++++ TASK INPUTS

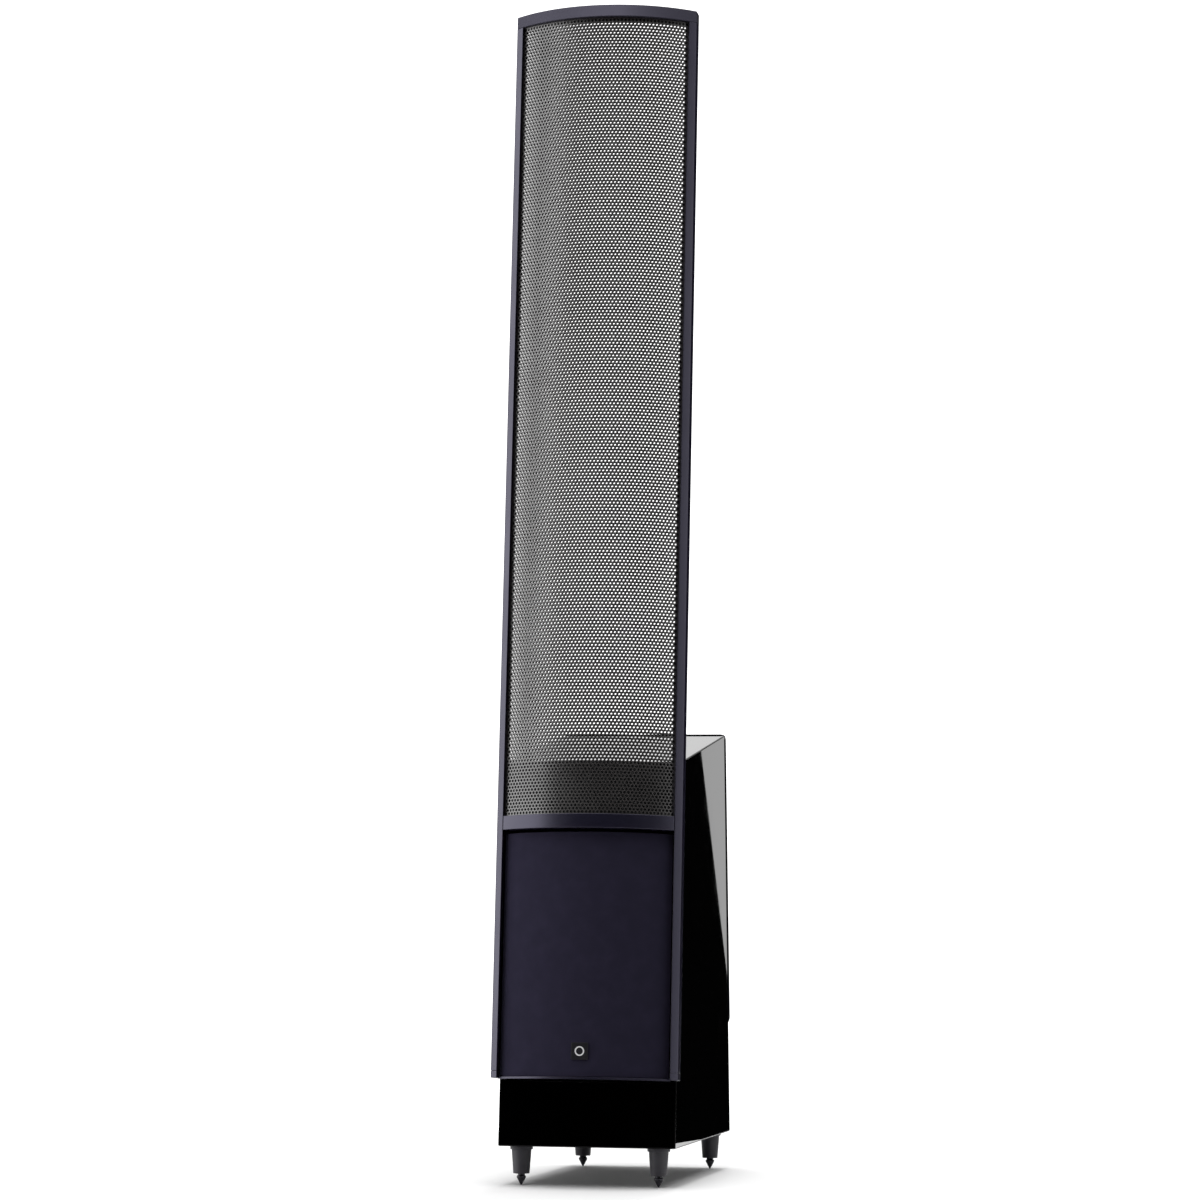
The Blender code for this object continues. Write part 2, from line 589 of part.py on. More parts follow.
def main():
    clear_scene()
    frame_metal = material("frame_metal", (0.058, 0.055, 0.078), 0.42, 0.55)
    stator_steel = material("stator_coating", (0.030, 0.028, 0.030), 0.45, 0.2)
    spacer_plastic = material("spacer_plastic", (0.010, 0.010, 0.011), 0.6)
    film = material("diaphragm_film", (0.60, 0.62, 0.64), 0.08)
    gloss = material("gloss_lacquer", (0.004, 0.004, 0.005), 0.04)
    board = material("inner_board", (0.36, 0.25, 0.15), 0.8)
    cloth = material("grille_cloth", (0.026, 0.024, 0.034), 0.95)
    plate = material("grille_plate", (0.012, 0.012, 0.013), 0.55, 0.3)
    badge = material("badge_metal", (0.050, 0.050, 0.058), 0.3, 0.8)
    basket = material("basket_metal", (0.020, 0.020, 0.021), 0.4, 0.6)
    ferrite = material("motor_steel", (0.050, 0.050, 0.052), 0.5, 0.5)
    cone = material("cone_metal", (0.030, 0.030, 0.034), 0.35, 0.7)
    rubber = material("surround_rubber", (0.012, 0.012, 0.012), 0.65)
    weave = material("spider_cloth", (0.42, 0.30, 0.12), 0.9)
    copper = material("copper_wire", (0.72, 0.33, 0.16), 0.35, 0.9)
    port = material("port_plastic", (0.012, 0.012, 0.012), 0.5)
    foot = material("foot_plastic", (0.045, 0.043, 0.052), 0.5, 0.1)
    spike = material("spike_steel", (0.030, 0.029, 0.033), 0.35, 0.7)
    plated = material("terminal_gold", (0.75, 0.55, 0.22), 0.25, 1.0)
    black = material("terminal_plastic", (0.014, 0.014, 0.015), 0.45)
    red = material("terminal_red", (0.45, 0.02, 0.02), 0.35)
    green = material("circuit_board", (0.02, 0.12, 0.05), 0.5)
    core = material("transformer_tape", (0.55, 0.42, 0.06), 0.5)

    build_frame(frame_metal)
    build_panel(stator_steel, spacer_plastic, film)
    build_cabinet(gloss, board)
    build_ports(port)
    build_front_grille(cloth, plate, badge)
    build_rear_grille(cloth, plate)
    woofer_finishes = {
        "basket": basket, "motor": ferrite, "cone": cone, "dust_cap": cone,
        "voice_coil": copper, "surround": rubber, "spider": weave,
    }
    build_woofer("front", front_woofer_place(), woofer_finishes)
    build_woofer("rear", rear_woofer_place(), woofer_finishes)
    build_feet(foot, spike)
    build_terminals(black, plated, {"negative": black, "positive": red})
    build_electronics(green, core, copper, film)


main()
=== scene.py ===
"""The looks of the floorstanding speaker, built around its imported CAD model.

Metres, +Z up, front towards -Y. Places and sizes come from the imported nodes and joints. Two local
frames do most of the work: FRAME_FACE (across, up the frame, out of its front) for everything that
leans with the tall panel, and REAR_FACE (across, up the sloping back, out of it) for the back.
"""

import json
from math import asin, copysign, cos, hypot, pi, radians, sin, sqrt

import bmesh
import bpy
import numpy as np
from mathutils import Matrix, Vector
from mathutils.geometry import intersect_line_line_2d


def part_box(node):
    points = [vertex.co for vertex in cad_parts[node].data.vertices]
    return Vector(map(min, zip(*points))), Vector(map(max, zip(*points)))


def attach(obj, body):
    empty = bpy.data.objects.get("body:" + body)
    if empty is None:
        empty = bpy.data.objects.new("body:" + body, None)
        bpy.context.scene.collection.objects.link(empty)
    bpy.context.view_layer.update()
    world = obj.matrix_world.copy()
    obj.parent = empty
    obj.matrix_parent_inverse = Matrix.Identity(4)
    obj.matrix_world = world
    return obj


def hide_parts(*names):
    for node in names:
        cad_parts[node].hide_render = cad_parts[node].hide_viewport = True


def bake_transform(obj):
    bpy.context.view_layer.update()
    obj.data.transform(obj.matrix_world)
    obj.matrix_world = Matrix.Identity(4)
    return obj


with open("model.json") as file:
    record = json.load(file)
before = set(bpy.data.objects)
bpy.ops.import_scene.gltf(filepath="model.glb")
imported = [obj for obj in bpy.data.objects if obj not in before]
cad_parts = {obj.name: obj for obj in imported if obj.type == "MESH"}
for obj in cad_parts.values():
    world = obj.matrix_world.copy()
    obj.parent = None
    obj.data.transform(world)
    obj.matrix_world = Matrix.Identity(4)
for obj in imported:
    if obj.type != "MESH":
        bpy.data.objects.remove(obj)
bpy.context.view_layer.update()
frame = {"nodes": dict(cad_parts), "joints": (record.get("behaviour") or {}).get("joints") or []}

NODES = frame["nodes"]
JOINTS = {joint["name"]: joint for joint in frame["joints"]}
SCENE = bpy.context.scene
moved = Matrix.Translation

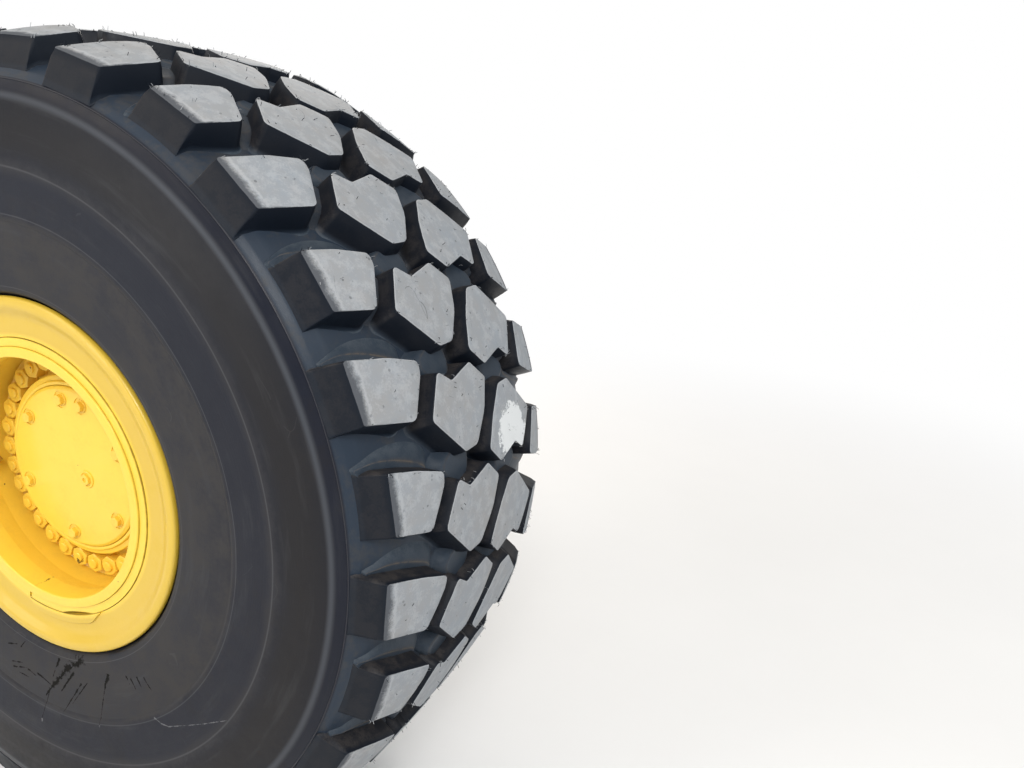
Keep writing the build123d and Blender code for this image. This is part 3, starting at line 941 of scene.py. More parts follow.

++++++++

-- TASK DESCRIPTION --
Nothing beyond the required lines should be retyped: start with the line that contains "build_frame(frame_metal)" and finish with the line that contains "record = json.load(file)".

-- PROBLEM SOLUTION --
    build_frame(frame_metal)
    build_panel(stator_steel, spacer_plastic, film)
    build_cabinet(gloss, board)
    build_ports(port)
    build_front_grille(cloth, plate, badge)
    build_rear_grille(cloth, plate)
    woofer_finishes = {
        "basket": basket, "motor": ferrite, "cone": cone, "dust_cap": cone,
        "voice_coil": copper, "surround": rubber, "spider": weave,
    }
    build_woofer("front", front_woofer_place(), woofer_finishes)
    build_woofer("rear", rear_woofer_place(), woofer_finishes)
    build_feet(foot, spike)
    build_terminals(black, plated, {"negative": black, "positive": red})
    build_electronics(green, core, copper, film)


main()
=== scene.py ===
"""The looks of the floorstanding speaker, built around its imported CAD model.

Metres, +Z up, front towards -Y. Places and sizes come from the imported nodes and joints. Two local
frames do most of the work: FRAME_FACE (across, up the frame, out of its front) for everything that
leans with the tall panel, and REAR_FACE (across, up the sloping back, out of it) for the back.
"""

import json
from math import asin, copysign, cos, hypot, pi, radians, sin, sqrt

import bmesh
import bpy
import numpy as np
from mathutils import Matrix, Vector
from mathutils.geometry import intersect_line_line_2d


def part_box(node):
    points = [vertex.co for vertex in cad_parts[node].data.vertices]
    return Vector(map(min, zip(*points))), Vector(map(max, zip(*points)))


def attach(obj, body):
    empty = bpy.data.objects.get("body:" + body)
    if empty is None:
        empty = bpy.data.objects.new("body:" + body, None)
        bpy.context.scene.collection.objects.link(empty)
    bpy.context.view_layer.update()
    world = obj.matrix_world.copy()
    obj.parent = empty
    obj.matrix_parent_inverse = Matrix.Identity(4)
    obj.matrix_world = world
    return obj


def hide_parts(*names):
    for node in names:
        cad_parts[node].hide_render = cad_parts[node].hide_viewport = True


def bake_transform(obj):
    bpy.context.view_layer.update()
    obj.data.transform(obj.matrix_world)
    obj.matrix_world = Matrix.Identity(4)
    return obj


with open("model.json") as file:
    record = json.load(file)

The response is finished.